Regardless of the cultural unity signalled by Sanskrit, India was not nearly as successful as Rome and Persia to the west, or China to the east, in establishing a large-scale political unit that could defend its borders and secure orderly succession beyond a half-dozen generations at most. From the fifth century BC to the fifth century AD, indigenous dynasties such as the Nandas, Mauryas, Shungas, Satavahanas and Guptas rose and fell with a persistent rhythm, their capital often at Pataliputra, but with no sense of direct succession: usually these larger empires collapsed into a couple of generations of decentralised feudal melee, before the next would-be
cakravārtin
, ‘wheel-turner’, i.e. universal monarch, emerged.
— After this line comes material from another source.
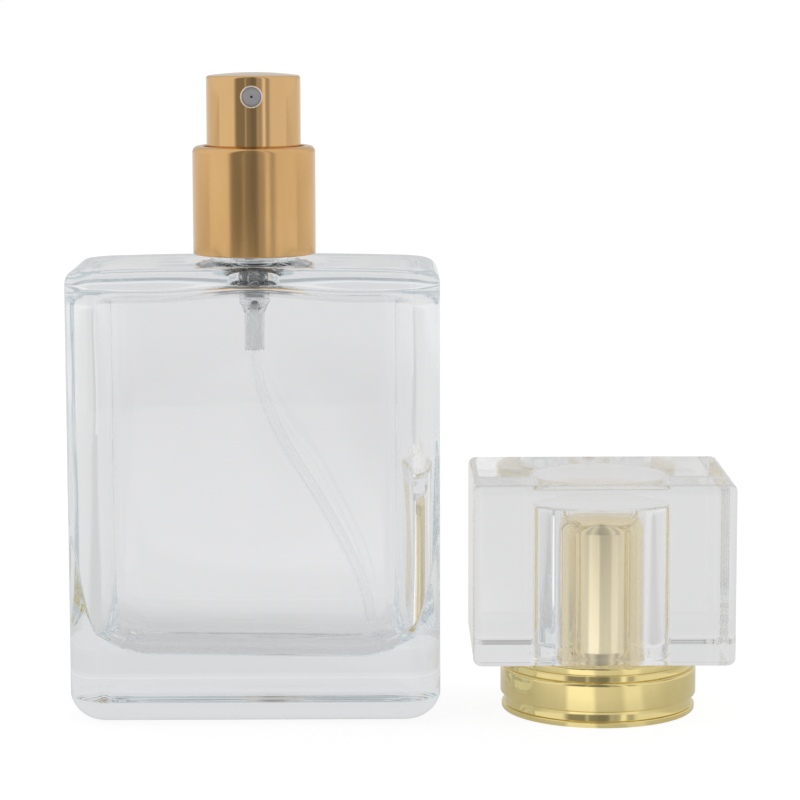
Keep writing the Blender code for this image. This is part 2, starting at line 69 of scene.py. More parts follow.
def fillet(corners, closed, steps=6):
    """Round the corners (r, z, radius) of a profile into a list of (r, z) points."""
    count = len(corners)
    points = []
    for i, (r, z, radius) in enumerate(corners):
        here = np.array((r, z), float)
        if radius <= 0 or (not closed and i in (0, count - 1)):
            points.append(here)
            continue
        before = np.array(corners[i - 1][:2], float) - here
        after = np.array(corners[(i + 1) % count][:2], float) - here
        before /= np.linalg.norm(before)
        after /= np.linalg.norm(after)
        half = math.acos(max(-1.0, min(1.0, float(before @ after)))) / 2
        reach = radius / math.tan(half)
        bisector = (before + after) / np.linalg.norm(before + after)
        centre = here + bisector * radius / math.sin(half)
        start = here + before * reach - centre
        end = here + after * reach - centre
        sweep = math.acos(max(-1.0, min(1.0, float(start @ end) / radius**2)))
        for k in range(steps + 1):
            t = k / steps
            mix = (math.sin((1 - t) * sweep) * start + math.sin(t * sweep) * end) / math.sin(sweep)
            points.append(centre + mix)
    return [(float(p[0]), float(p[1])) for p in points]


def lathe(profile, centre=(0.0, 0.0), segments=160, closed=True, reshape=None):
    """Vertices and faces of a turned body. Points of radius 0 become poles."""
    verts, faces, rings = [], [], []
    for r, z in profile:
        if r < 1e-6:
            rings.append([len(verts)])
            verts.append((centre[0], centre[1], z))
            continue
        start = len(verts)
        for k in range(segments):
            a = math.tau * k / segments
            rr, zz = reshape(r, z, a) if reshape else (r, z)
            verts.append((centre[0] + rr * math.cos(a), centre[1] + rr * math.sin(a), zz))
        rings.append(list(range(start, start + segments)))
    pairs = list(zip(rings, rings[1:]))
    if closed:
        pairs.append((rings[-1], rings[0]))
    for upper, lower in pairs:
        faces.extend(bridge(upper, lower))
    return verts, faces


def bridge(upper, lower):
    """Faces between two rings; the profile runs down its outer side, so these face out."""
    faces = []
    count = max(len(upper), len(lower))
    if len(upper) == 1 and len(lower) == 1:
        return faces
    for k in range(count):
        n = (k + 1) % count
        if len(upper) == 1:
            faces.append((upper[0], lower[k], lower[n]))
        elif len(lower) == 1:
            faces.append((upper[k], lower[0], upper[n]))
        else:
            faces.append((upper[k], lower[k], lower[n], upper[n]))
    return faces


def rect_radius(a, b, r, angles):
    """Distance from the centre to a rounded rectangle (half sizes a, b) along polar angles."""
    c, s = np.abs(np.cos(angles)), np.abs(np.sin(angles))
    c, s = np.maximum(c, 1e-9), np.maximum(s, 1e-9)
    side = a / c
    front = b / s
    cx, cy = a - r, b - r
    dot = c * cx + s * cy
    corner = dot + np.sqrt(np.maximum(dot**2 - cx**2 - cy**2 + r**2, 0.0))
    return np.where(side * s <= cy, side, np.where(front * c <= cx, front, corner))


def outline_angles(a, b, r, corner_steps, flat_steps):
    """Polar angles that sample a rounded rectangle densely at its corners."""
    quarter = []
    for i in range(flat_steps):
        quarter.append(math.atan2((b - r) * math.sin(math.pi / 2 * i / flat_steps), a))
    for i in range(corner_steps + 1):
        u = math.pi / 2 * i / corner_steps
        quarter.append(math.atan2(b - r + r * math.sin(u), a - r + r * math.cos(u)))
    for i in range(1, flat_steps):
        quarter.append(math.atan2(b, (a - r) * math.cos(math.pi / 2 * i / flat_steps)))
    angles = []
    for turn in range(4):
        base = turn * math.pi / 2
        if turn % 2 == 0:
            angles.extend(base + q for q in quarter)
        else:
            angles.extend([base] + [base + math.pi / 2 - q for q in reversed(quarter) if q > 0])
    return np.array(angles)


def loft(rings, angles, centre=(0.0, 0.0)):
    """Vertices and faces of rings given as (radii, heights) along shared polar angles, or a pole."""
    verts, faces, index = [], [], []
    for radii, heights in rings:
        if radii is None:
            index.append([len(verts)])
            verts.append((centre[0], centre[1], float(heights)))
            continue
        start = len(verts)
        heights = np.broadcast_to(heights, angles.shape)
        for a, r, z in zip(angles, radii, heights):
            verts.append((centre[0] + r * math.cos(a), centre[1] + r * math.sin(a), float(z)))
        index.append(list(range(start, start + len(angles))))
    for upper, lower in zip(index, index[1:]):
        faces.extend(bridge(upper, lower))
    return verts, faces


def sweep(points, outer, sides, inner=0.0):
    """Vertices and faces of a round wire, or of a tube with an inner radius, along points."""
    path = [Vector(p) for p in points]
    last = len(path) - 1
    verts, rings = [], []
    normal = (path[1] - path[0]).orthogonal().normalized()
    frames = []
    for i in range(last + 1):
        tangent = (path[min(i + 1, last)] - path[max(i - 1, 0)]).normalized()
        normal = (normal - tangent * normal.dot(tangent)).normalized()
        frames.append((normal.copy(), tangent.cross(normal)))

    def add_rings(radius, order):
        for i in order:
            side, up = frames[i]
            ring = []
            for k in range(sides):
                a = math.tau * k / sides
                ring.append(len(verts))
                verts.append(path[i] + (side * math.cos(a) + up * math.sin(a)) * radius)
            rings.append(ring)

    add_rings(outer, range(last + 1))
    if inner:
        add_rings(inner, range(last, -1, -1))
        pairs = list(zip(rings, rings[1:])) + [(rings[-1], rings[0])]
    else:
        verts.append(path[0])
        verts.append(path[last])
        loop = [[len(verts) - 2]] + rings + [[len(verts) - 1]]
        pairs = list(zip(loop, loop[1:]))
    faces = []
    for current, following in pairs:
        faces.extend(bridge(following, current))
    return verts, faces


def wave(x, y, z, size, seed=0.0):
    """Smooth noise from -1 to 1 with features about size mm across."""
    return noise.noise(Vector((x / size + seed, y / size - seed, z / size + 2 * seed)))


# ---------------------------------------------------------------- materials

def new_material(name):
    mat = bpy.data.materials.new(name)
    mat.use_nodes = True
    return mat, mat.node_tree.nodes, mat.node_tree.links, mat.node_tree.nodes["Principled BSDF"]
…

Sometimes major incursions from the north-west would get as far as Pataliputra, for example when the Yavana kings (such as Menander—Buddhism’s Milinda) swooped down from Swat, or when Kanishka, a Bactrian-speaking Iranian, founded the Kushāna empire, in the first to second centuries AD. But they never lasted any longer.
*

All the invaders in this period—they also included Scythians (
Śaka
) speaking Iranian, and Xiongnu (

a
) speaking Turkic—conformed to the pattern of Mongols in China or Germanic tribes in western Europe. They did not establish their own cultures, but after a first period of rapine simply adopted the existing culture and settled down as the new aristocracy, with no lasting linguistic effects. Sanskrit, and the Prakrits, were thus transmitted to new generations and new peoples. The tradition was not politically unified, though the
Arthaśāstra
shows that it was highly organised and self-conscious, legally and economically.